Many clients have to leave the workforce at some point in their careers—whether it be to care for a child, a disabled family member, an injured or ailing spouse or an aging parent. And while that caregiver’s role is starting to even out between males and females among millennials (at around 50 percent male to 50 percent female), for the most part it’s still women who take on the responsibility, said Cynthia Hutchins, director of financial gerontology at Merrill Lynch.

With aging parents, in particular, it’s more often the adult daughter that leaves work to care for them than the adult son, Hutchins said, speaking at an event Wednesday sponsored by MFS Investment Management and Redbook.

In fact, some 40 million Americans care for aging parents, 70 percent of which are women, said Susan Kay, vice president at MFS.

The caregiver role can be disruptive to a career, and that has major implications for women’s finances that aren't as apparent among men, said Hutchins.

For instance, women who leave the workforce give up about $324,000, versus men, who give up just $284,000 on average.

When a client takes time off, it results in either a cut or loss of income, and that can be dramatic, Kay said.
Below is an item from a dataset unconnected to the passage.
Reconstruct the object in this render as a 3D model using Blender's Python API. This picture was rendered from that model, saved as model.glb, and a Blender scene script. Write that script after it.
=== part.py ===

There’s also the loss of momentum within their career; they don’t have the same career trajectory when they return to work.

They also get the financial hit to their retirement savings. MFS conducted a hypothetical comparison of an employer-sponsored retirement plan where the woman took no caregiver leave versus one who took a seven-year break; the firm found that the woman who saved without disruption had an ending retirement account balance that was $400,000 higher without an employer match and $800,000 higher with a match. (This assumes a starting salary of $40,000; a fixed rate of return of 10 percent; 3 percent salary increase per year; 6 percent employee contribution; and a 6 percent salary decrease upon returning to the workforce.)

How can clients plan ahead for such unexpected leaves of absence? Always have cash on hand—a rainy day fund, said Lisa Kent, a financial advisor with Merrill Lynch in Princeton, N.J. They should keep their portfolio balanced, and pay active attention to their asset allocation. Be clear about essential expenses, and have a good feel for the budget, she added.